Over the weekend, I commented on an article at the WSJ about shareholder lawsuits after one person fawned all over the dubious accomplishments of Bill Lerach who net $7 billion for Enron investors. (Lerach, by the way, is still in prison for his kickback scheme.) The response was incredible; the other commentators immediately attacked me for everything from “getting wet” for Jeff Skilling to my writing, to proclaiming that I should talk to Cliff Baxter’s widow about how innocent Enron and Ken Lay are. I pointed out that Mrs. Baxter testified for the defense during the Lay/Skilling trial – but I don’t expect anyone there to actually open their freaking ears and listen.
Incidentally, somebody there commented under the name “Observer”. I am 100% positive that is not the same Observer who comments here. Their opinions could not be more different.

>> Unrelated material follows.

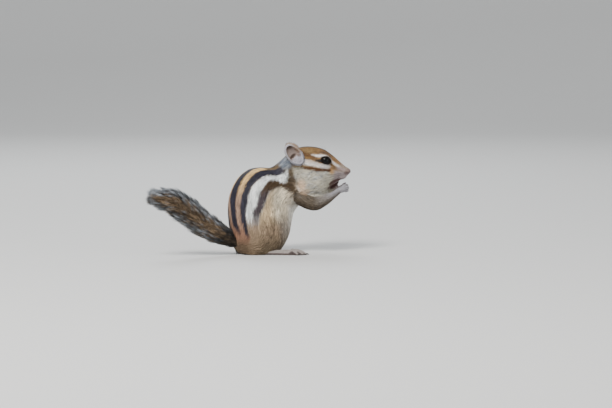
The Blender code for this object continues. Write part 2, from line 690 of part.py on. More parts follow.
def tail_lock(line, place, angle, length, chance, group):
    """One flat tapered lock that leaves the bone, bends over and lies back along the tail."""
    tip_place = min(place + length * TAIL_LOCK_LEAN, line.length + TAIL_TIP_HAIR)
    reach = brush_radius(line, tip_place, angle) * chance.uniform(0.93, 1.02)
    rings = []
    for share, width in TAIL_LOCK_SHAPE:
        here = place + (tip_place - place) * share
        out = reach * (1 - (1 - share) ** TAIL_LOCK_RISE)
        middle, along, up, side = line.frame(here)
        radial = up * math.cos(angle) + side * math.sin(angle)
        around = side * math.cos(angle) - up * math.sin(angle)
        middle = middle + radial * out
        slope = (along + radial * 0.45 * (1 - share)).normalized()
        outward = (radial - slope * radial.dot(slope)).normalized()
        half_width = TAIL_LOCK_HALF_WIDTH * width
        half_thick = TAIL_LOCK_HALF_THICKNESS * min(1.0, 1.25 * math.sqrt(width))
        rings.append([middle + around * half_width, middle + outward * half_thick,
                      middle - around * half_width, middle - outward * half_thick])
    return loft("lock", rings, group)


def tail(group):
    """The tail's core with its rows of overlapping locks, joined to one closed body."""
    line = TailLine()
    chance = random.Random(TAIL_SEED)
    pieces = [limb("core", TAIL_PATH, TAIL_CORE_RADII, group, around=12, steps=16, flat=TAIL_BRUSH_FLATNESS,
                   flat_axis=TAIL_ACROSS)]
    for row in range(TAIL_LOCK_ROWS):
        share = row / (TAIL_LOCK_ROWS - 1)
        place = TAIL_FIRST_LOCKS + (line.length - 2.0 - TAIL_FIRST_LOCKS) * share
        for number in range(TAIL_LOCKS_AROUND):
            angle = (number + 0.5 * (row % 2)) / TAIL_LOCKS_AROUND * math.tau + chance.uniform(-0.12, 0.12)
            length = TAIL_LOCK_LENGTH * (0.72 + 0.28 * min(1.0, share * 3)) * chance.uniform(0.88, 1.08)
            pieces.append(tail_lock(line, place + chance.uniform(-0.8, 0.8), angle, length, chance, group))
    end = [line.frame(line.length + past)[0] for past in (-3.0, 2.0, 6.0, TAIL_TIP_HAIR)]
    pieces.append(limb("tip_lock", end, [1.0, 1.2, 0.9, 0.25], group, around=6, steps=6, dome=1))
    return fused("tail", pieces, group)


def material(name, colour, roughness):
    """A plain finish for one node."""
    made = bpy.data.materials.new(name)
    made.use_nodes = True
    shader = made.node_tree.nodes["Principled BSDF"]
    shader.inputs["Base Color"].default_value = (*colour, 1.0)
    shader.inputs["Roughness"].default_value = roughness
    shader.inputs["Metallic"].default_value = 0.0
    return made


def above_floor(obj, group):
    """obj cut off flat at the floor."""
    room = prism("room", ((-200, 0), (200, 0), (200, 200), (-200, 200)), group)
    kept = carve(obj, room, "INTERSECT", group)
    bpy.data.objects.remove(room)
    return kept


def part_of(body, name, outline, group):
    """The part of the body inside an outline in X and Z, half a gap clear of its sides."""
    region = prism("region", inset(outline, GAP / 2), group)
    whole = copied(body, name, group)
    kept = carve(whole, region, "INTERSECT", group)
    bpy.data.objects.remove(region)
    return kept


def cut_body(fine, coarse, group):
    """Parts the blended body into head, neck, torso and haunches, with thin gaps between them."""
    nodes = {
        "head": part_of(fine, "head", (THROAT, CHIN_CORNER, (FRONT, CHIN_CORNER[1]), (FRONT, FRONT), NAPE_TOP), group),
        "neck": part_of(coarse, "neck", (NECK_FOOT, THROAT, NAPE_TOP, BACK_TOP), group),
    }
    torso = part_of(coarse, "torso", ((REAR, -GAP), (FRONT, -GAP), (FRONT, CHIN_CORNER[1]), CHIN_CORNER, THROAT,
                                      NECK_FOOT, BACK_TOP, (REAR, BACK_TOP[1])), group)
    for sign in (-1, 1):
        name = f"hind_leg_{SIDE_NAMES[sign]}"
        region = haunch(sign, HAUNCH_CUT_SCALE, group, segments=20)
        nodes[name] = carve(copied(coarse, name, group), region, "INTERSECT", group)
        torso = clear_of(torso, [region], group)
        bpy.data.objects.remove(region)
    nodes["torso"] = torso
    return nodes


def face_of(head, group):
    """Adds the lids to the head and cuts the sockets, mouth and nostrils into it."""
    for sign in (-1, 1):
        lids = lid_ridge(sign, group)
        head = carve(head, lids, "UNION", group)
        bpy.data.objects.remove(lids)
    cutters = [mouth_cutter(group)]
    for sign in (-1, 1):
        cutters += [eye(sign, EYE_RADIUS + GAP, 18, group), eye_opening(sign, group), nostril(sign, group)]
    for cutter in cutters:
        head = carve(head, cutter, "DIFFERENCE", group)
        bpy.data.objects.remove(cutter)
    return head


def clear_of(obj, others, group, gap=GAP, solver="EXACT"):
    """obj with whatever lies inside the others, or within the gap of them, taken off."""
    for other in others:
        wider = grown(other, "wider", gap, group)
        obj = carve(obj, wider, "DIFFERENCE", group, solver)
        bpy.data.objects.remove(wider)
    return obj


def on_its_base(nodes):
    """Moves every node so that the origin is the middle of the whole model's underside."""
    corners = np.array([v.co for obj in nodes for v in obj.data.vertices])
    middle = (corners.min(axis=0) + corners.max(axis=0)) / 2
    shift = Matrix.Translation((-middle[0], -middle[1], 0))
    for obj in nodes:
        obj.data.transform(shift)


def main():
    """Builds every node of the chipmunk."""
    clear_scene()
    group = collection_of("chipmunk")
    body = above_floor(blended("body", body_pieces(group), VOXEL, 7, group), group)
    fine = thinned(copied(body, "fine", group), "fine", HEAD_FINENESS, group)
    coarse = thinned(body, "coarse", BODY_FINENESS, group)
    nodes = cut_body(fine, coarse, group)
    nodes["head"] = face_of(nodes["head"], group)
    nodes["tail"] = clear_of(tail(group), [coarse], group, solver="MANIFOLD")
    for sign in (-1, 1):
        side = SIDE_NAMES[sign]
        nodes[f"eye_{side}"] = eye(sign, EYE_RADIUS, 16, group)
        nodes[f"ear_{side}"] = clear_of(ear(sign, group), [coarse], group, HEAD_GAP)
        arm = clear_of(foreleg(sign, group), [coarse], group, HEAD_GAP)
        nodes[f"forepaw_{side}"] = clear_of(forepaw(sign, group), [arm, coarse], group, HEAD_GAP)
        nodes[f"foreleg_{side}"] = arm
        nodes[f"hind_foot_{side}"] = above_floor(clear_of(hind_foot(sign, group), [coarse], group), group)
    bpy.data.objects.remove(fine)
    bpy.data.objects.remove(coarse)
    for name, obj in nodes.items():
        largest_shell(obj)
        obj.name = name
        obj.data.shade_smooth()
        obj.data.set_sharp_from_angle(angle=SHARP_ANGLE)
        kind = name.removesuffix("_right").removesuffix("_left")
        obj.data.materials.clear()
        obj.data.materials.append(material(name, *FINISHES[kind]))
    on_its_base(list(nodes.values()))
    for name, obj in sorted(nodes.items()):
        print(f"{name:18s} {len(obj.data.polygons)}")
    print("triangles", sum(len(obj.data.polygons) for obj in nodes.values()))


main()
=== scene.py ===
"""Looks of a life-size chipmunk: skin, coat, tail, ears, eyes, nose, mouth, whiskers, hands and feet.

Places are in millimetres in the animal's own frame: +X is the way the head faces, +Y is its left, +Z is up
and the floor is at Z = 0. They become metres in the model's frame where a mesh is made.
"""

import logging
import math
from dataclasses import dataclass, fields
from enum import Enum

import bmesh
import bpy
import numpy as np
from mathutils import Matrix, Vector
from mathutils.bvhtree import BVHTree


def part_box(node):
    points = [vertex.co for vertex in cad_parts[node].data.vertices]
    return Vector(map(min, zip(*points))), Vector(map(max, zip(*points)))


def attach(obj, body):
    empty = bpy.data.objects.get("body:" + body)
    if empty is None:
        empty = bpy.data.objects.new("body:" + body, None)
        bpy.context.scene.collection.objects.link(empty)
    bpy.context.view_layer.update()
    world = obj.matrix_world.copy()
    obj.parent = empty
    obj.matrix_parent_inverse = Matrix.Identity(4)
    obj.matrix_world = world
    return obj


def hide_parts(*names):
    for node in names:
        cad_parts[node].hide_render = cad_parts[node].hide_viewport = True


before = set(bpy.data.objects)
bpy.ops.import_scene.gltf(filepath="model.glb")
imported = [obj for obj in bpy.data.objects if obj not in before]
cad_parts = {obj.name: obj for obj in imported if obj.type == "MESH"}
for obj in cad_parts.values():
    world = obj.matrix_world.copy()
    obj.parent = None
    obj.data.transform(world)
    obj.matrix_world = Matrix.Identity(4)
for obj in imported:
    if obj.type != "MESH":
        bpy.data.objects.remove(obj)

LOG = logging.getLogger("chipmunk")
MM = 0.001
SIDES = {"right": -1, "left": 1}
HEAD_Y = 8.0  # the head's middle plane
EYE_PLACE = (43.4, 7.3, 66.5)  # X, distance from the head's middle plane, Z
COAT_UV = "OFBake"
TINT_LAYER = "Tint"
UV_PATCH = 0.003  # size of one tuft on the unwrap
TUFTS_IN_A_PIECE = 19500
DARKEST = 0.003  # the least that a colour of hair may be

Array = np.ndarray
Shape = bmesh.types.BMesh
Piece = bpy.types.Object


def model_origin() -> Vector:
    """Where the animal's own origin lies in the model's frame, in metres."""
    low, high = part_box("eye_right")
    return (low + high) / 2 - Vector((EYE_PLACE[0], HEAD_Y - EYE_PLACE[1], EYE_PLACE[2])) * MM


ORIGIN = model_origin()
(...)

I am commenting on this today because this is the kind of crazy outrage that is still free-floating among the general public some eight years after the collapse of the company. People who know nothing other than what they read in Conspiracy of Fools or Smartest Guys In The Room believe they have a handle on the whole truth of Enron. In the first place there is so much information that even someone like me, who researches this stuff for a living, can never acquire it all. Like Jeff Skilling, it is impossible to know everything that happened in every office, in every cubicle, every single day. Some things are going to get lost. But the truth, in my hands, will not. In the second place, somebody who is a casual observer and guzzles down whatever news they hear from Tom Brokaw is just going to be ignorant; I must face this fact. No amount of proof is going to sway them. All I can do is keep writing and hope those whose minds are not glued shut by the mainstream media will be willing to listen a little deeper.
The truth doesn’t need consensus. But it would be awfully nice if those who believe they own the truth about Enron would actually look into Enron.